[Items from a data source]
———

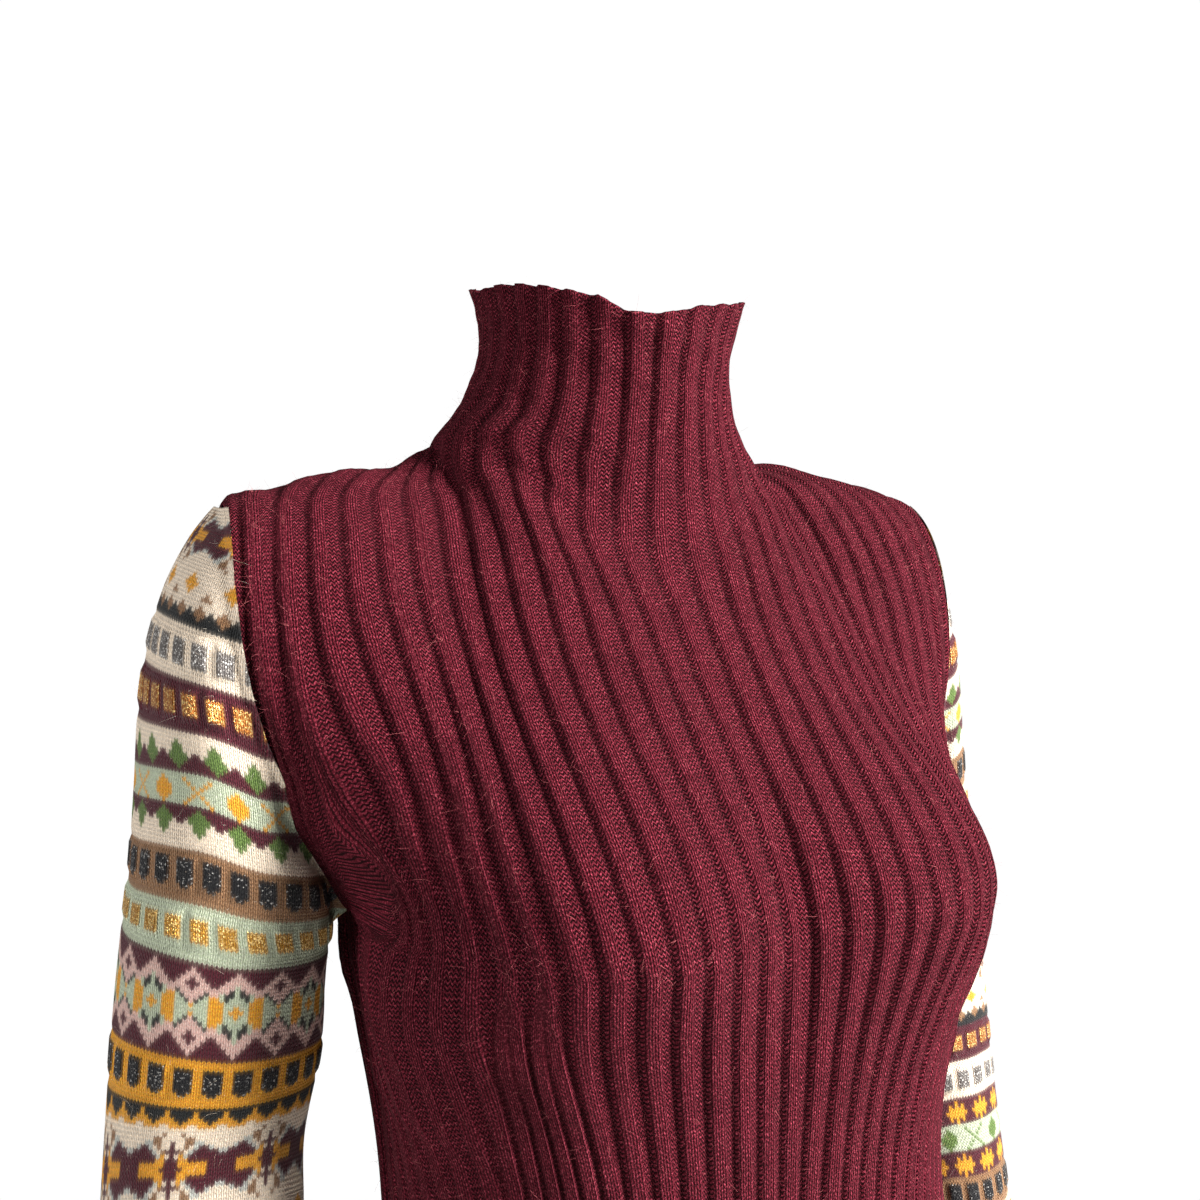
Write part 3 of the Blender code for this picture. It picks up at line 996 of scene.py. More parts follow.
    def half_grid(self, side: int) -> tuple[Array, Array, Array]:
        """One half's points on their own side, UV places and relief, from the centre to the edge.

        Args:
            side: 1 for the wearer's left, -1 for the right.

        Returns:
            Points, UVs and relief, one row for each of the panel's rows.
        """
        fine = np.linspace(0, 1, self.samples)
        columns = int(round(self.edge_ribs * self.columns_per_rib))
        wanted = np.linspace(0, self.edge_ribs, columns + 1)
        smooth_points = self.soften_neck(np.array([self.row_points(run, fine) for run in self.rows]), fine)
        mirror = np.array([side, 1, 1])
        smooth_points = Wearing().settled(smooth_points * mirror) * mirror
        points, uvs, reliefs = [], [], []
        self.collar_columns[side] = 0
        for run, row, normal in zip(self.rows, smooth_points, self.normals(smooth_points, fine)):
            total, there, fill = self.count(run, fine, side)
            if run > 2:
                last = int(np.ceil(np.interp(self.half.neck, fine, total) * self.columns_per_rib))
                self.collar_columns[side] = max(self.collar_columns[side], last)
            across = np.interp(wanted, total, fine)
            share = self.rib.share(np.interp(across, fine, self.pitch(row, there, fine)))
            at = read_line(across, fine, row)
            out = read_line(across, fine, normal)
            filled = np.interp(across, fine, fill)
            for fork_start in self.closed_forks(run, side):
                filled = np.where((wanted >= fork_start) & (wanted <= fork_start + 1), 1.0, filled)
            high = self.relief(wanted, share, filled, side)
            placed = at + out * self.raised(run, across, high, at, side)[:, None]
            if run > 2.4:
                wave = self.rim_wave(run, placed * mirror)
                placed[:, 2] += wave + self.rim_step * (high - 0.6) * self.rim.at(run)
            points.append(placed)
            reliefs.append(high)
            uvs.append(self.rib.wales(side * wanted - 0.5, share))
        points = np.array(points)
        return points * mirror, np.stack([np.array(uvs), self.courses(points)], -1), np.array(reliefs)

    def normals(self, points: Array, across: Array) -> Array:
        """The outward normals of the smooth rows, shared where the body turns into the collar."""
        body = grid_normals(points[: self.body_count])
        neck = grid_normals(points[self.body_count - 1 :])
        body[-1] = np.where((across <= self.half.neck)[:, None], body[-1] + neck[0], body[-1])
        normals = np.concatenate([body, neck[1:]])
        outward = 1 if self.panel is Panel.FRONT else -1
        return normals * (outward / np.maximum(np.linalg.norm(normals, axis=-1, keepdims=True), 1e-9))

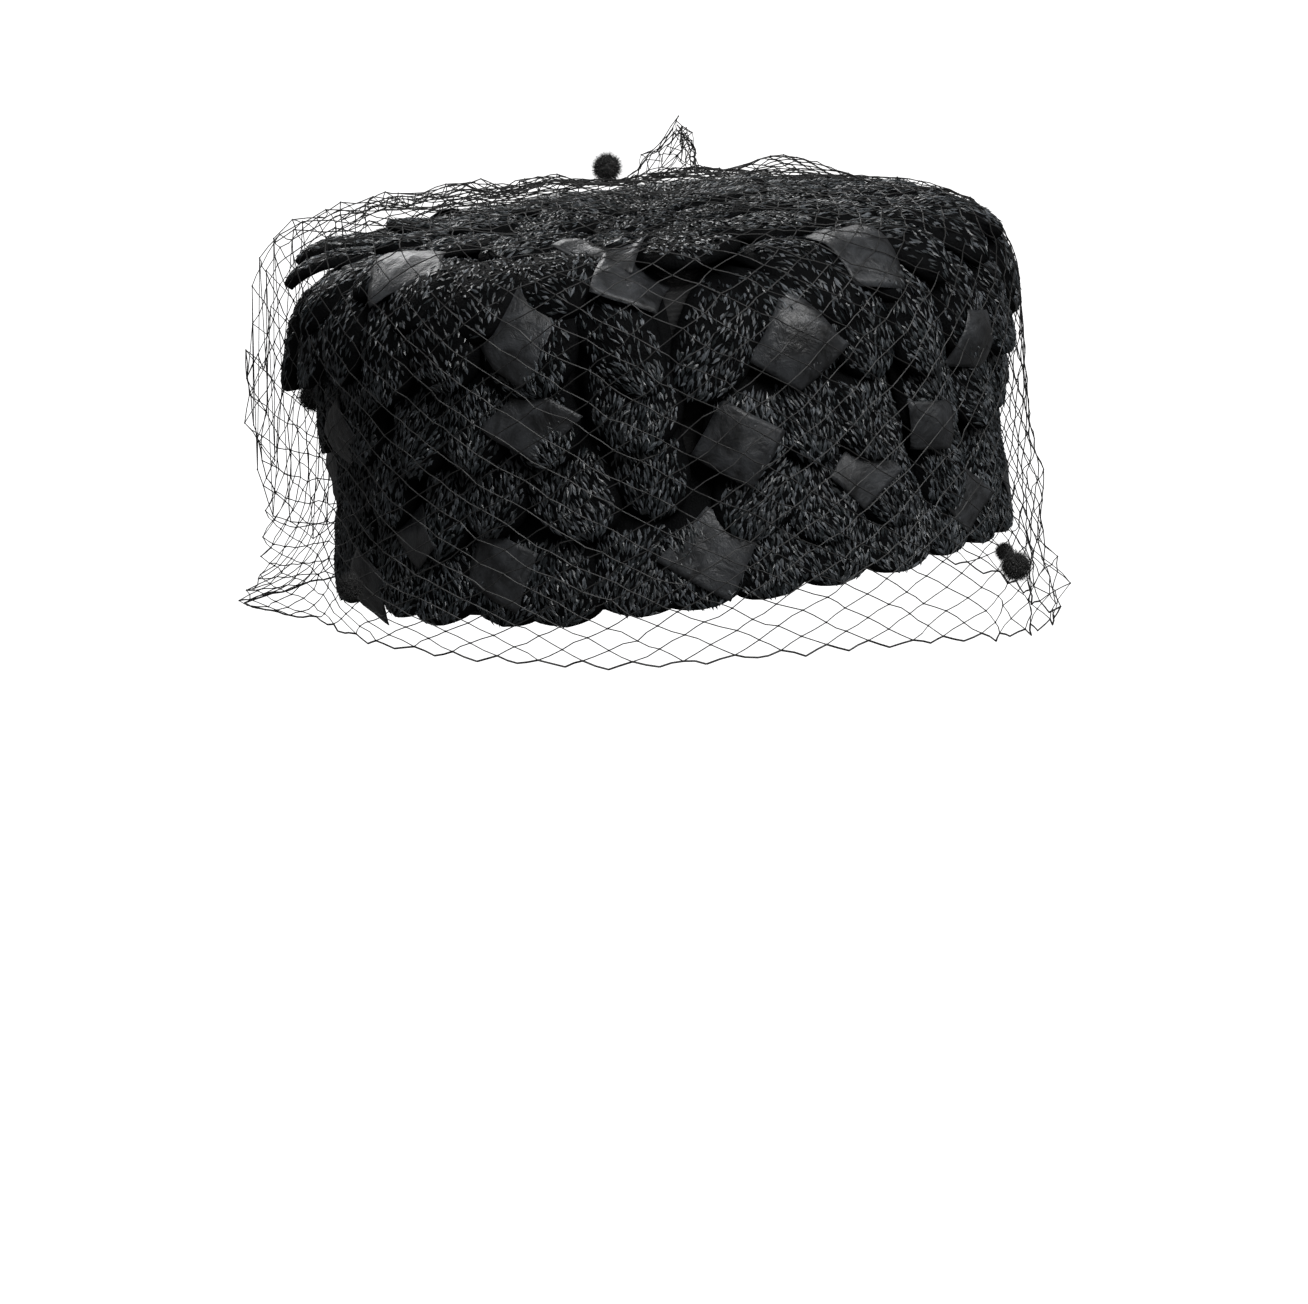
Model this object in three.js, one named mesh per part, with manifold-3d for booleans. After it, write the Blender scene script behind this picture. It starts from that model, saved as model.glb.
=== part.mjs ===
// A tall black pillbox hat. A round shell with a domed top carries rows of knitted straw
// petals, laid like shingles, with squares of shiny film tucked between them. A wide
// diamond net covers it all, hangs below the rim and carries fluffy round dots.
//
// Millimetres, +Z up, the front of the hat towards -Y. The origin is the centre of the
// head opening, in the plane of the rim. Azimuth 0 is the front and grows towards +X.
import * as THREE from "three";
import { mergeVertices } from "three/addons/utils/BufferGeometryUtils.js";
import Module from "manifold-3d";

const wasm = await Module();
wasm.setup();

// Crown
const sideRadius = 92; // outside of the wall at the top of the side
const sideFlare = 6.5; // how much narrower the wall is at its lower edge
const sideHeight = 72; // where the side ends and the shoulder starts
const shoulderDepth = 17; // how far in the shoulder reaches
const shoulderRise = 17; // how far up it reaches
const domeRise = 8; // from there up to the middle of the dome
const crownWall = 2;
const crownFacets = 24;
const frontRise = 6; // how much higher the lower edge is over the forehead

// Petals
const petalLength = 38;
const petalThickness = 1;
const petalSeat = 0.9; // from the crown to the underside of a petal's root
const petalSlope = 0.185; // how fast a petal stands off towards its tip
const petalSag = 0.5; // how far its long edges fall below its middle
const petalDroop = 1; // how far the lowest tips hang past the crown's edge
const petalsAround = 20;
const topOpening = 2.5; // where the roots of the topmost petals meet, from the middle

// Film squares
const squareSide = 19;
const squareThickness = 0.5;
const squareLift = 0.7; // from the petals below it to its underside
const pieceGap = 0.3; // between pieces that touch on the real hat

// Veil
const topColumns = 13; // strands that reach the middle of the top
const strandWidth = 4;
const strandThickness = 1.2;
const veilStandOff = 12.5; // from the top of the crown's side out to the net
const veilHem = 9; // how far the hem hangs below the rim
const veilDip = 17; // how much further it hangs at the left
const veilRise = 8; // how much less it hangs at the right rear
const veilShoulderRise = 3; // from the top of the crown up to where the net turns inwards
const veilTopRadius = 62; // ring of knots on the top
const veilCentreRadius = 29; // ring of knots round the middle of the top
const rightSwell = 11; // how far the net stands off over the right rear
const leftSwell = 4; // how far its lower part stands off over the left
const hemLow = 50; // azimuth at which the hem hangs lowest
const hemHigh = 235; // azimuth at which it hangs highest
const rightSwellAt = 232; // azimuths at which the net stands off most
const leftSwellAt = 42;

// Chenille dots
const dotRadius = 3.8;

const straw = new THREE.MeshStandardMaterial({ color: 0x14171a, roughness: 0.55, metalness: 0 });
const film = new THREE.MeshStandardMaterial({ color: 0x24272b, roughness: 0.25, metalness: 0 });
const net = new THREE.MeshStandardMaterial({ color: 0x0c0c0d, roughness: 0.6, metalness: 0 });
const chenille = new THREE.MeshStandardMaterial({ color: 0x060607, roughness: 1, metalness: 0 });
const buckram = new THREE.MeshStandardMaterial({ color: 0x0f0f10, roughness: 0.9, metalness: 0 });

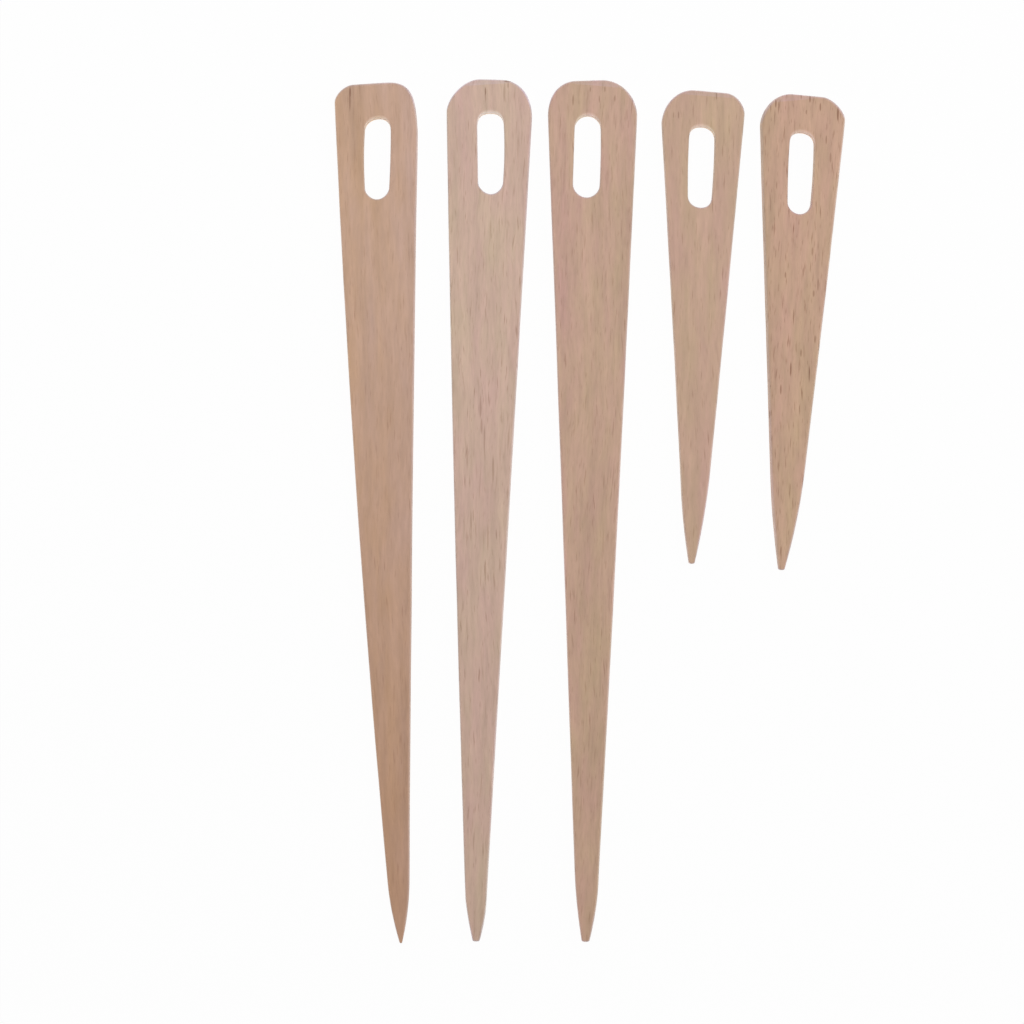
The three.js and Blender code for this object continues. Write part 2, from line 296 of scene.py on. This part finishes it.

———

== Written exercise ==
Write the entries above out in full, exactly, with no images.

== Correct response ==
Write part 3 of the Blender code for this picture. It picks up at line 996 of scene.py. More parts follow.
    def half_grid(self, side: int) -> tuple[Array, Array, Array]:
        """One half's points on their own side, UV places and relief, from the centre to the edge.

        Args:
            side: 1 for the wearer's left, -1 for the right.

        Returns:
            Points, UVs and relief, one row for each of the panel's rows.
        """
        fine = np.linspace(0, 1, self.samples)
        columns = int(round(self.edge_ribs * self.columns_per_rib))
        wanted = np.linspace(0, self.edge_ribs, columns + 1)
        smooth_points = self.soften_neck(np.array([self.row_points(run, fine) for run in self.rows]), fine)
        mirror = np.array([side, 1, 1])
        smooth_points = Wearing().settled(smooth_points * mirror) * mirror
        points, uvs, reliefs = [], [], []
        self.collar_columns[side] = 0
        for run, row, normal in zip(self.rows, smooth_points, self.normals(smooth_points, fine)):
            total, there, fill = self.count(run, fine, side)
            if run > 2:
                last = int(np.ceil(np.interp(self.half.neck, fine, total) * self.columns_per_rib))
                self.collar_columns[side] = max(self.collar_columns[side], last)
            across = np.interp(wanted, total, fine)
            share = self.rib.share(np.interp(across, fine, self.pitch(row, there, fine)))
            at = read_line(across, fine, row)
            out = read_line(across, fine, normal)
            filled = np.interp(across, fine, fill)
            for fork_start in self.closed_forks(run, side):
                filled = np.where((wanted >= fork_start) & (wanted <= fork_start + 1), 1.0, filled)
            high = self.relief(wanted, share, filled, side)
            placed = at + out * self.raised(run, across, high, at, side)[:, None]
            if run > 2.4:
                wave = self.rim_wave(run, placed * mirror)
                placed[:, 2] += wave + self.rim_step * (high - 0.6) * self.rim.at(run)
            points.append(placed)
            reliefs.append(high)
            uvs.append(self.rib.wales(side * wanted - 0.5, share))
        points = np.array(points)
        return points * mirror, np.stack([np.array(uvs), self.courses(points)], -1), np.array(reliefs)

    def normals(self, points: Array, across: Array) -> Array:
        """The outward normals of the smooth rows, shared where the body turns into the collar."""
        body = grid_normals(points[: self.body_count])
        neck = grid_normals(points[self.body_count - 1 :])
        body[-1] = np.where((across <= self.half.neck)[:, None], body[-1] + neck[0], body[-1])
        normals = np.concatenate([body, neck[1:]])
        outward = 1 if self.panel is Panel.FRONT else -1
        return normals * (outward / np.maximum(np.linalg.norm(normals, axis=-1, keepdims=True), 1e-9))

Model this object in three.js, one named mesh per part, with manifold-3d for booleans. After it, write the Blender scene script behind this picture. It starts from that model, saved as model.glb.
=== part.mjs ===
// A tall black pillbox hat. A round shell with a domed top carries rows of knitted straw
// petals, laid like shingles, with squares of shiny film tucked between them. A wide
// diamond net covers it all, hangs below the rim and carries fluffy round dots.
//
// Millimetres, +Z up, the front of the hat towards -Y. The origin is the centre of the
// head opening, in the plane of the rim. Azimuth 0 is the front and grows towards +X.
import * as THREE from "three";
import { mergeVertices } from "three/addons/utils/BufferGeometryUtils.js";
import Module from "manifold-3d";

const wasm = await Module();
wasm.setup();

// Crown
const sideRadius = 92; // outside of the wall at the top of the side
const sideFlare = 6.5; // how much narrower the wall is at its lower edge
const sideHeight = 72; // where the side ends and the shoulder starts
const shoulderDepth = 17; // how far in the shoulder reaches
const shoulderRise = 17; // how far up it reaches
const domeRise = 8; // from there up to the middle of the dome
const crownWall = 2;
const crownFacets = 24;
const frontRise = 6; // how much higher the lower edge is over the forehead

// Petals
const petalLength = 38;
const petalThickness = 1;
const petalSeat = 0.9; // from the crown to the underside of a petal's root
const petalSlope = 0.185; // how fast a petal stands off towards its tip
const petalSag = 0.5; // how far its long edges fall below its middle
const petalDroop = 1; // how far the lowest tips hang past the crown's edge
const petalsAround = 20;
const topOpening = 2.5; // where the roots of the topmost petals meet, from the middle

// Film squares
const squareSide = 19;
const squareThickness = 0.5;
const squareLift = 0.7; // from the petals below it to its underside
const pieceGap = 0.3; // between pieces that touch on the real hat

// Veil
const topColumns = 13; // strands that reach the middle of the top
const strandWidth = 4;
const strandThickness = 1.2;
const veilStandOff = 12.5; // from the top of the crown's side out to the net
const veilHem = 9; // how far the hem hangs below the rim
const veilDip = 17; // how much further it hangs at the left
const veilRise = 8; // how much less it hangs at the right rear
const veilShoulderRise = 3; // from the top of the crown up to where the net turns inwards
const veilTopRadius = 62; // ring of knots on the top
const veilCentreRadius = 29; // ring of knots round the middle of the top
const rightSwell = 11; // how far the net stands off over the right rear
const leftSwell = 4; // how far its lower part stands off over the left
const hemLow = 50; // azimuth at which the hem hangs lowest
const hemHigh = 235; // azimuth at which it hangs highest
const rightSwellAt = 232; // azimuths at which the net stands off most
const leftSwellAt = 42;

// Chenille dots
const dotRadius = 3.8;

const straw = new THREE.MeshStandardMaterial({ color: 0x14171a, roughness: 0.55, metalness: 0 });
const film = new THREE.MeshStandardMaterial({ color: 0x24272b, roughness: 0.25, metalness: 0 });
const net = new THREE.MeshStandardMaterial({ color: 0x0c0c0d, roughness: 0.6, metalness: 0 });
const chenille = new THREE.MeshStandardMaterial({ color: 0x060607, roughness: 1, metalness: 0 });
const buckram = new THREE.MeshStandardMaterial({ color: 0x0f0f10, roughness: 0.9, metalness: 0 });

The three.js and Blender code for this object continues. Write part 2, from line 296 of scene.py on. This part finishes it.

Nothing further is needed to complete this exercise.